— START OF Listing —
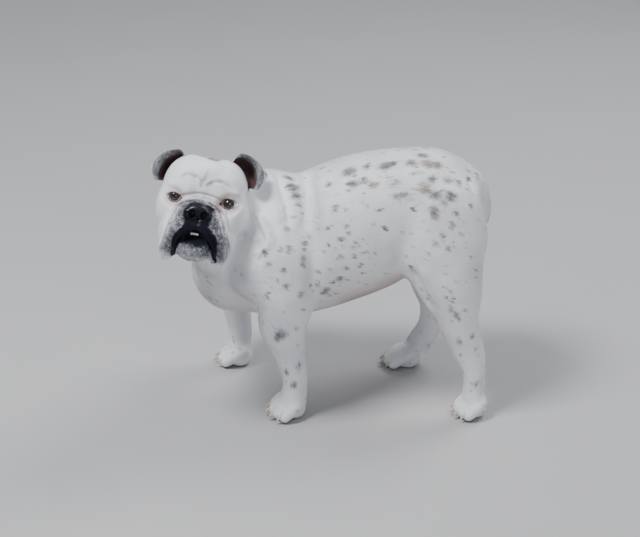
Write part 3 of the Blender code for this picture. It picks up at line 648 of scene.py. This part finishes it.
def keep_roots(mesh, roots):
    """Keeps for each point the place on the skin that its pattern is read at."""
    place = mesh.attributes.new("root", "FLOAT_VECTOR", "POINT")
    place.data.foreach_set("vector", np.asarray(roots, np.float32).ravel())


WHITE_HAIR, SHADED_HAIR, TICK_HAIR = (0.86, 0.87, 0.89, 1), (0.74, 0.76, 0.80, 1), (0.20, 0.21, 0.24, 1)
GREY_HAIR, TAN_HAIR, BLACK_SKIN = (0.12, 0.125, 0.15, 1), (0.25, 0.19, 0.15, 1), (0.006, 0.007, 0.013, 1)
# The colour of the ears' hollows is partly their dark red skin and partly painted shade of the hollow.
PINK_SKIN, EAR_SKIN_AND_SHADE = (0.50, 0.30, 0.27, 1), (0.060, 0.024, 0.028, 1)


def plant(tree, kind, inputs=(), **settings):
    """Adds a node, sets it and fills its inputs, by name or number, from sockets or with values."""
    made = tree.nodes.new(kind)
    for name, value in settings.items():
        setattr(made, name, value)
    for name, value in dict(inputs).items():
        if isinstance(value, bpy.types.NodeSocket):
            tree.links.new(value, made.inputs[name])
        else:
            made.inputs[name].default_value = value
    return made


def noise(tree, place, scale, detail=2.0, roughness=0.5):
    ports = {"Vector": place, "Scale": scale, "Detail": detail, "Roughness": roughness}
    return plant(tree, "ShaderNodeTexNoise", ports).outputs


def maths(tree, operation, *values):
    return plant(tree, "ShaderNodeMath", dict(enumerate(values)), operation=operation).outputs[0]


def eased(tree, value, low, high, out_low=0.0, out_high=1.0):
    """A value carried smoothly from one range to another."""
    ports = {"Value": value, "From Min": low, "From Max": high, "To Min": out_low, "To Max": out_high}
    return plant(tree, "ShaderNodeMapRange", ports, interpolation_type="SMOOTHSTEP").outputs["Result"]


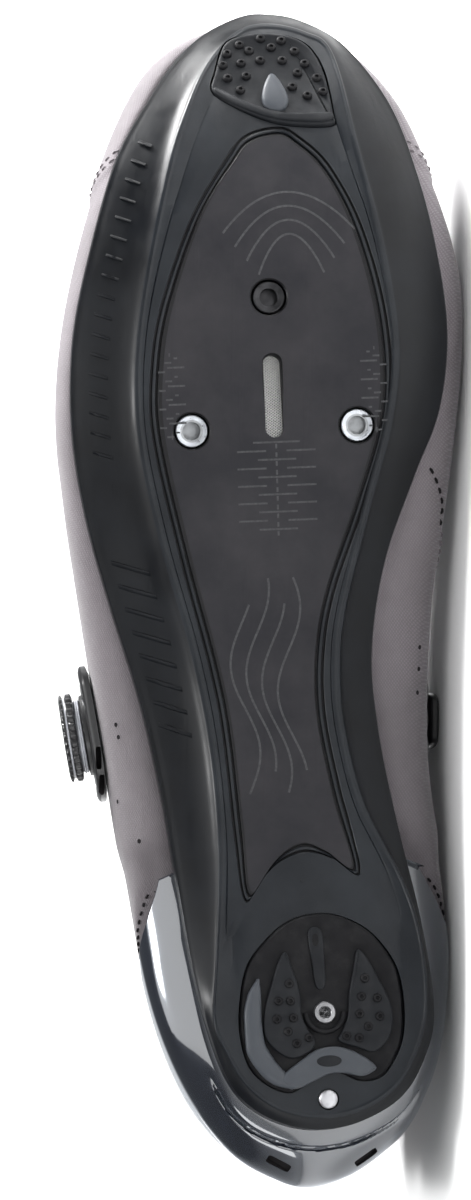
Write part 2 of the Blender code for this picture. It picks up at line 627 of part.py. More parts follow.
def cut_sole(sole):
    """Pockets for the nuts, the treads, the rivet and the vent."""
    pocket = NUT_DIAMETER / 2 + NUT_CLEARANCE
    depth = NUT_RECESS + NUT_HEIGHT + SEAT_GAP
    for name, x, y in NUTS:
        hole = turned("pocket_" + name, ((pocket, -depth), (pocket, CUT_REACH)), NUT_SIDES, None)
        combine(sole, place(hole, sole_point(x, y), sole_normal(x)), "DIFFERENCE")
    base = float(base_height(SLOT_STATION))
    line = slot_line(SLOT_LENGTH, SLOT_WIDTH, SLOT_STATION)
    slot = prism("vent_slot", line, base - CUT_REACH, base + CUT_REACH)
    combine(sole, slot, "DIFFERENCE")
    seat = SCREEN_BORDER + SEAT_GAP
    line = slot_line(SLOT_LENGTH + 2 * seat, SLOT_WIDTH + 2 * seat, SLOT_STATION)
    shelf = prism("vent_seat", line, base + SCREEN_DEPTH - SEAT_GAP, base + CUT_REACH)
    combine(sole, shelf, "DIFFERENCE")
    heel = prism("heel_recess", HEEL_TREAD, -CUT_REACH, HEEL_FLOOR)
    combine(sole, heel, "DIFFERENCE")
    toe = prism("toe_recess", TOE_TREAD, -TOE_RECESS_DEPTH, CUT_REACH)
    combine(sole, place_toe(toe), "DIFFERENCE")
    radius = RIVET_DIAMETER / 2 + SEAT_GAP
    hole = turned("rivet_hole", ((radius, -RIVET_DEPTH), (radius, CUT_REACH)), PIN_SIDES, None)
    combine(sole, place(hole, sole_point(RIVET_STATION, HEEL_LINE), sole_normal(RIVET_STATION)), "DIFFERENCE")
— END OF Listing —
> **Work to do**
Output an exact copy of each record.

> **Result**
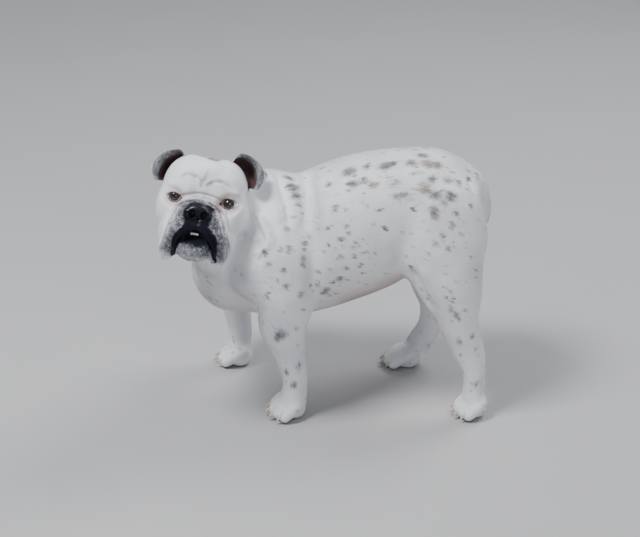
Write part 3 of the Blender code for this picture. It picks up at line 648 of scene.py. This part finishes it.
def keep_roots(mesh, roots):
    """Keeps for each point the place on the skin that its pattern is read at."""
    place = mesh.attributes.new("root", "FLOAT_VECTOR", "POINT")
    place.data.foreach_set("vector", np.asarray(roots, np.float32).ravel())


WHITE_HAIR, SHADED_HAIR, TICK_HAIR = (0.86, 0.87, 0.89, 1), (0.74, 0.76, 0.80, 1), (0.20, 0.21, 0.24, 1)
GREY_HAIR, TAN_HAIR, BLACK_SKIN = (0.12, 0.125, 0.15, 1), (0.25, 0.19, 0.15, 1), (0.006, 0.007, 0.013, 1)
# The colour of the ears' hollows is partly their dark red skin and partly painted shade of the hollow.
PINK_SKIN, EAR_SKIN_AND_SHADE = (0.50, 0.30, 0.27, 1), (0.060, 0.024, 0.028, 1)


def plant(tree, kind, inputs=(), **settings):
    """Adds a node, sets it and fills its inputs, by name or number, from sockets or with values."""
    made = tree.nodes.new(kind)
    for name, value in settings.items():
        setattr(made, name, value)
    for name, value in dict(inputs).items():
        if isinstance(value, bpy.types.NodeSocket):
            tree.links.new(value, made.inputs[name])
        else:
            made.inputs[name].default_value = value
    return made


def noise(tree, place, scale, detail=2.0, roughness=0.5):
    ports = {"Vector": place, "Scale": scale, "Detail": detail, "Roughness": roughness}
    return plant(tree, "ShaderNodeTexNoise", ports).outputs


def maths(tree, operation, *values):
    return plant(tree, "ShaderNodeMath", dict(enumerate(values)), operation=operation).outputs[0]


def eased(tree, value, low, high, out_low=0.0, out_high=1.0):
    """A value carried smoothly from one range to another."""
    ports = {"Value": value, "From Min": low, "From Max": high, "To Min": out_low, "To Max": out_high}
    return plant(tree, "ShaderNodeMapRange", ports, interpolation_type="SMOOTHSTEP").outputs["Result"]


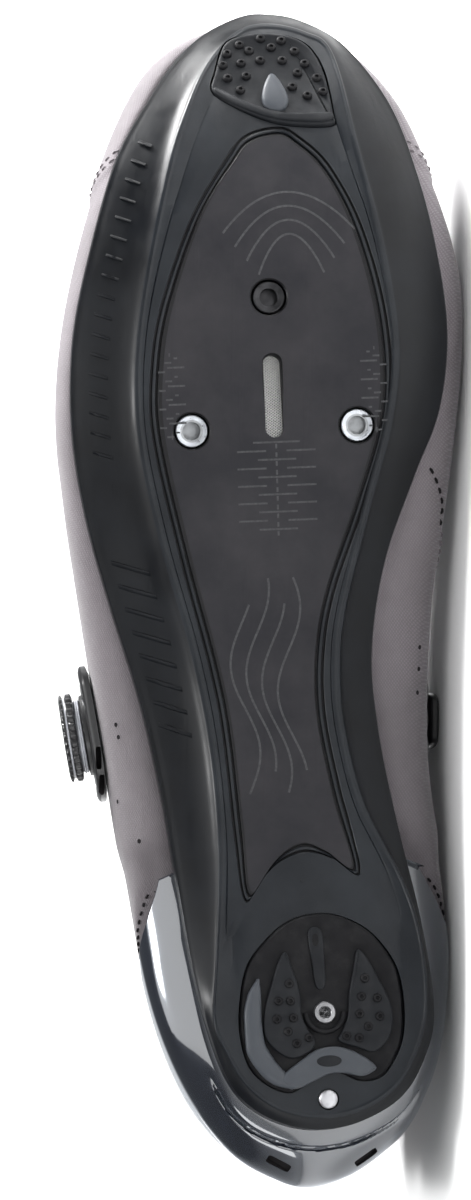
Write part 2 of the Blender code for this picture. It picks up at line 627 of part.py. More parts follow.
def cut_sole(sole):
    """Pockets for the nuts, the treads, the rivet and the vent."""
    pocket = NUT_DIAMETER / 2 + NUT_CLEARANCE
    depth = NUT_RECESS + NUT_HEIGHT + SEAT_GAP
    for name, x, y in NUTS:
        hole = turned("pocket_" + name, ((pocket, -depth), (pocket, CUT_REACH)), NUT_SIDES, None)
        combine(sole, place(hole, sole_point(x, y), sole_normal(x)), "DIFFERENCE")
    base = float(base_height(SLOT_STATION))
    line = slot_line(SLOT_LENGTH, SLOT_WIDTH, SLOT_STATION)
    slot = prism("vent_slot", line, base - CUT_REACH, base + CUT_REACH)
    combine(sole, slot, "DIFFERENCE")
    seat = SCREEN_BORDER + SEAT_GAP
    line = slot_line(SLOT_LENGTH + 2 * seat, SLOT_WIDTH + 2 * seat, SLOT_STATION)
    shelf = prism("vent_seat", line, base + SCREEN_DEPTH - SEAT_GAP, base + CUT_REACH)
    combine(sole, shelf, "DIFFERENCE")
    heel = prism("heel_recess", HEEL_TREAD, -CUT_REACH, HEEL_FLOOR)
    combine(sole, heel, "DIFFERENCE")
    toe = prism("toe_recess", TOE_TREAD, -TOE_RECESS_DEPTH, CUT_REACH)
    combine(sole, place_toe(toe), "DIFFERENCE")
    radius = RIVET_DIAMETER / 2 + SEAT_GAP
    hole = turned("rivet_hole", ((radius, -RIVET_DEPTH), (radius, CUT_REACH)), PIN_SIDES, None)
    combine(sole, place(hole, sole_point(RIVET_STATION, HEEL_LINE), sole_normal(RIVET_STATION)), "DIFFERENCE")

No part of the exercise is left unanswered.